Prese una decisione. Clitorideo. Si umettò le dita di saliva perché potessero scivolare meglio sul suo sesso, chiuse gli occhi e si addentrò nella selva da cui sarebbe uscita spossata e soddisfatta. Il mondo esterno non esisteva più c’erano solo le sue dita e quell’odore di maschio che la aveva ispirata.
Le sembrava di sentirlo ancora.
Lei adorava gli odori, quando appagava con la bocca il suo ragazzo o un partner occasionale si beava del profumo delle parti intime del maschio. Un odore acido che spesso la costringeva a allungare la mano sulla sua vagina pulsante mentre aveva le labbra piene del sesso di lui.
Stava per arrivare.
Un lieve formicolio le si sparse per il corpo. Si conosceva bene, pochi minuti e sarebbe stata in grado di uscire da lì sudatissima e odorante di sesso. Sperò di non incontrare nessuno. Ecco, sentiva l’orgasmo salire. Pochi secondi.
A occhi chiusi s’immaginò in un bosco mentre correva nuda, una sensazione di calore la avvolgeva.
Eccolo.
Fece un gemito poi lo soffocò il più possibile. Le dita impazzite strofinavano senza sosta il clitoride che ormai le bruciava. Tutti i sensi fecero una pausa per godersi quei pochi secondi di paradiso. Vide gli alberi, il fiume, la pioggia che le bagnava il viso. Il respiro affannoso cominciò a calare, i sensi che la avevano abbandonata tornarono con calma a fare il loro lavoro.
Le palpebre, serrate fino a quel momento, si riaprirono lentamente ma lei fece fatica a decodificare la visione che le apparve.
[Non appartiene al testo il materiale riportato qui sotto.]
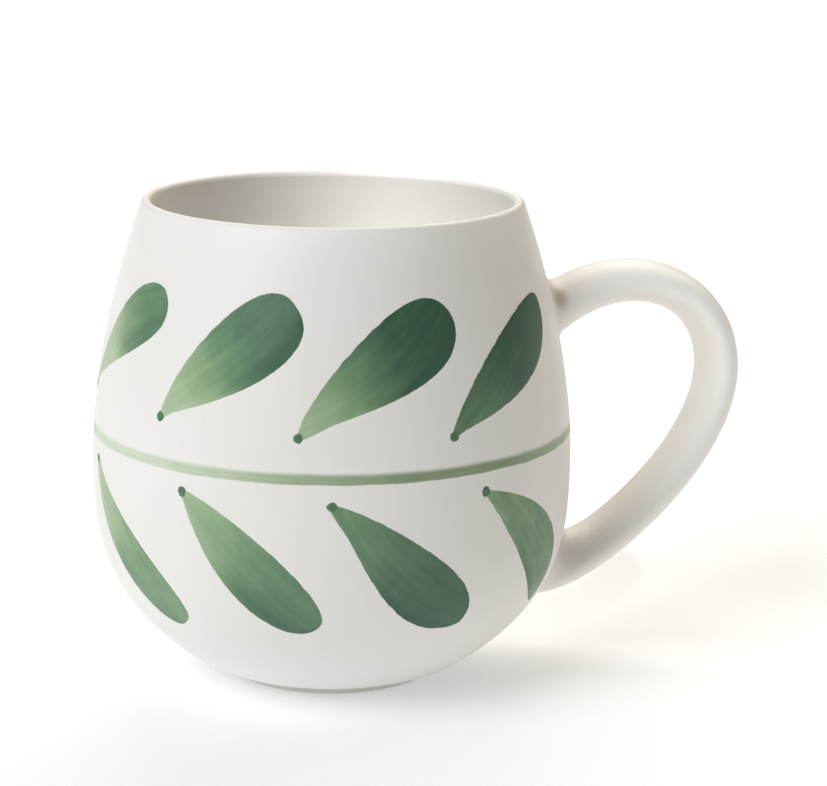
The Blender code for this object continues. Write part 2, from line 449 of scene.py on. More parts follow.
def strap_crossing(turn, inside, outside, distance):
    """The place, between two places on the strap, where its skin is this far from the wall."""
    for _ in range(34):
        middle = (inside + outside) / 2
        if wall_distance(strap_point(middle, turn)) > distance:
            outside = middle
        else:
            inside = middle
    return (inside + outside) / 2


TURNS = [2 * math.pi * j / STRAP_RING_STEPS for j in range(STRAP_RING_STEPS)]
UPPER_ROOT = (0.0, 0.3)
LOWER_ROOT = (1.0, 0.7)


def make_handle():
    """The strap between the two joints, each end cut to the curve of the wall inside its joint."""
    starts = [strap_crossing(turn, *UPPER_ROOT, ROOT_SEAT) for turn in TURNS]
    ends = [strap_crossing(turn, *LOWER_ROOT, ROOT_SEAT) for turn in TURNS]
    rings = []
    for i in range(STRAP_LENGTH_STEPS + 1):
        share = i / STRAP_LENGTH_STEPS
        rings.append(
            [
                strap_point(start + (end - start) * share, turn)
                for start, end, turn in zip(starts, ends, TURNS)
            ]
        )
    return lofted("handle_strap", rings)


def make_joint(name, root, radius):
    """A hollow fillet all round one root, which meets the strap and the wall smoothly."""
    return lofted(name, [fillet_ring(root, radius, turn) for turn in TURNS], loop=True)


def fillet_ring(root, radius, turn):
    """The fillet's outline at one turn of the strap: its hollow face, from the strap to the wall,
    and then its back, which is tucked into the clay."""
    place = strap_crossing(turn, *root, 0.0)
    corner = strap_point(place, turn)
    azimuth = math.atan2(corner.y, corner.x - AXIS_X)
    skin = strap_skin_normal(place, turn)
    wall_normal = wall_point(azimuth, corner.z, 0.001) - wall_point(azimuth, corner.z)
    wall_normal.normalize()
    turned_by = skin.angle(wall_normal)
    reach = radius * math.tan(turned_by / 2)
    reach = min(max(reach, FILLET_REACH[0]), FILLET_REACH[1])
    start = strap_crossing(turn, *root, reach * math.sin(turned_by))
    on_strap = strap_point(start, turn)
    spread = (skin - wall_normal * skin.dot(wall_normal)).normalized()
    target = corner + spread * reach
    on_wall = wall_point(math.atan2(target.y, target.x - AXIS_X), target.z)
    rootwards = math.copysign(0.002, root[0] - root[1])
    down_strap = (strap_point(start + rootwards, turn) - on_strap).normalized()
    back = [
        on_wall - wall_normal * FILLET_TUCK,
        corner - wall_normal * CORNER_TUCK - skin * CORNER_TUCK,
        on_strap - skin * FILLET_TUCK,
    ]
    return fillet_face(on_strap, down_strap, corner, on_wall) + back


def fillet_face(on_strap, down_strap, corner, on_wall):
    """The hollow face: it leaves the strap along its skin and reaches the wall along the wall."""
    back_up_wall = (corner - on_wall).normalized()
    bends = (
        on_strap + down_strap * (corner - on_strap).length * FILLET_FULLNESS,
        on_wall + back_up_wall * (corner - on_wall).length * FILLET_FULLNESS,
    )
    shares = [i / FILLET_STEPS for i in range(FILLET_STEPS + 1)]
    return [cubic(on_strap, *bends, on_wall, share) for share in shares]


def strap_skin_normal(place, turn):
    """The direction square to the strap's skin."""
    step = 0.002
    along = strap_point(place + step, turn) - strap_point(place - step, turn)
    around = strap_point(place, turn + 0.01) - strap_point(place, turn - 0.01)
    normal = along.cross(around).normalized()
    if normal.dot(strap_point(place, turn) - handle_centre(place)) < 0:
        normal = -normal
    return normal


# Painted sprig


class Leaf:
    """One press of a loaded round brush: from a point at the root to a broad, rounded tip.
    azimuth is the root's, in degrees; rise, length, bow and the widths are in millimetres. Each
    side has (greatest half width, how late it widens, how pointed its tip is). load is how much
    pigment lies at the root and at the tip, from 0 to 1."""

    def __init__(self, azimuth, rise, length, lean, bow, left, right, load):
        self.root = Vector((math.radians(azimuth) * BELLY_RADIUS * 1000, rise))
        self.length = length
        self.lean = math.radians(lean)
        self.bow = bow
        self.left = left
        self.right = right
        self.load = load

    def moved(self, turns):
        """The same leaf, painted again a number of leaf pitches further back."""
        back = math.radians(LEAF_PITCH) * turns
        again = copy.copy(self)
        again.root = self.root - Vector((back, 0.0)) * BELLY_RADIUS * 1000
        return again

    def middle(self, t):
        along = Vector((math.cos(self.lean), math.sin(self.lean)))
        return (
            self.root
            + along * (self.length * t)
            + self.sideways() * (4 * self.bow * t * (1 - t))
        )

    def sideways(self):
        return Vector((-math.sin(self.lean), math.cos(self.lean)))

    def half_width(self, side, t):
        """The brush lands with a blunt end as wide as a bead, and then each side swells."""
        widest, late, point = side
        peak = late / (late + point)
        top = peak**late * (1 - peak) ** point
        swell = widest * max(t, 0.0) ** late * (1 - t) ** point / top
        reach = t * self.length / ROOT_HALF_WIDTH
        blunt = ROOT_HALF_WIDTH * math.sqrt(max(1 - min(reach, 0.0) ** 2, 0.0))
        blunt *= 1 - smooth_step(0.0, 0.25, t)
        return math.hypot(blunt, swell)


UPPER_LEAVES = (
    # The first leaf's low load paints it paler: thinner pigment, and in part painted sheen
    Leaf(-184.1, 8.7, 36.5, 37.3, 4.6, (3.6, 2.00, 0.39), (8.8, 1.00, 0.50), (-0.40, 0.56)),
    Leaf(-145.4, 8.4, 36.7, 38.8, -0.6, (8.0, 0.74, 0.42), (6.7, 1.12, 0.35), (0.00, 0.77)),
    Leaf(-109.7, 7.4, 38.8, 35.1, -2.7, (10.5, 0.76, 0.50), (5.2, 2.20, 0.44), (0.14, 0.98)),
    Leaf(-73.5, 6.4, 38.9, 34.7, 2.3, (4.1, 0.58, 0.36), (8.7, 1.06, 0.59), (0.66, 1.04)),
)
LOWER_LEAVES = (
    Leaf(-174.2, -4.9, 39.1, -44.5, 1.1, (3.5, 1.45, 0.35), (8.0, 0.60, 0.39), (0.12, 0.48)),
    Leaf(-137.8, -4.9, 37.1, -42.6, 0.3, (5.1, 0.64, 0.42), (7.5, 0.86, 0.46), (0.18, 0.66)),
    Leaf(-102.1, -5.3, 38.4, -43.6, -3.8, (10.0, 0.78, 0.53), (3.9, 2.20, 0.73), (0.52, 0.92)),
    Leaf(-65.2, -4.9, 37.0, -50.0, 1.6, (8.6, 0.85, 0.42), (3.6, 0.80, 0.45), (0.42, 0.62)),
)


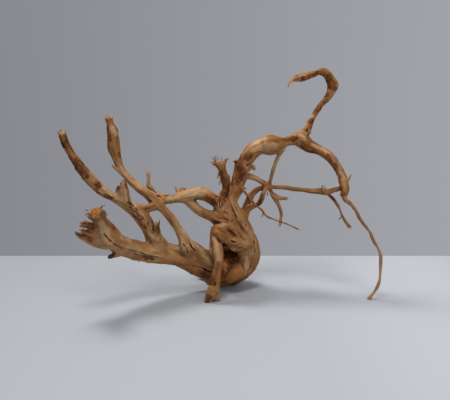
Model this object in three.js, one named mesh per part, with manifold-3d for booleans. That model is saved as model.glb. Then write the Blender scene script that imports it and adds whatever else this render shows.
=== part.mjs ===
// A dry root: one piece of weathered, debarked wood that stands on its bole, a front leg and one
// long thin root. Every limb is a run of stations [x, y, z, radius] in millimetres, thick end
// first. The limbs are swept as round bars along a smooth curve and joined into one solid.
// +Z is up, +X is to the right and -Y is the front. The origin is at the bottom centre.
import * as THREE from "three";
import { mergeVertices } from "three/addons/utils/BufferGeometryUtils.js";
import Module from "manifold-3d";

const FLOOR_Z = 0; // the wood is worn flat where it rests
const TRIM_DEPTH = 60; // depth of the block that trims the underside
const TRIM_WIDTH = 700;
const WOOD_COLOUR = 0x946639;
const WOOD_ROUGHNESS = 0.75;

// Facets round a limb: [least radius, number of sides], thickest first.
const SIDES_BY_RADIUS = [[11, 10], [6, 8], [2.5, 6], [0, 5]];
const STEP_PER_RADIUS = 2; // length of one facet along a limb, in radii
const LONGEST_STEP = 18;
const SHORTEST_STEP = 7;
const WELD = 1e-4;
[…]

Il cervello cominciò a elaborare e capì.
Le sovrastava il viso un membro maschile che, dopo avere rovesciato su di lei quello che le era parsa una tiepida pioggerellina primaverile, stava abbandonando la posizione eretta per seguire la forza di gravitĂ  e voltarsi verso il basso.
Attaccato a quel pene c’era il capocantiere, nudo dalla vita in giù, con un viso decisamente soddisfatto.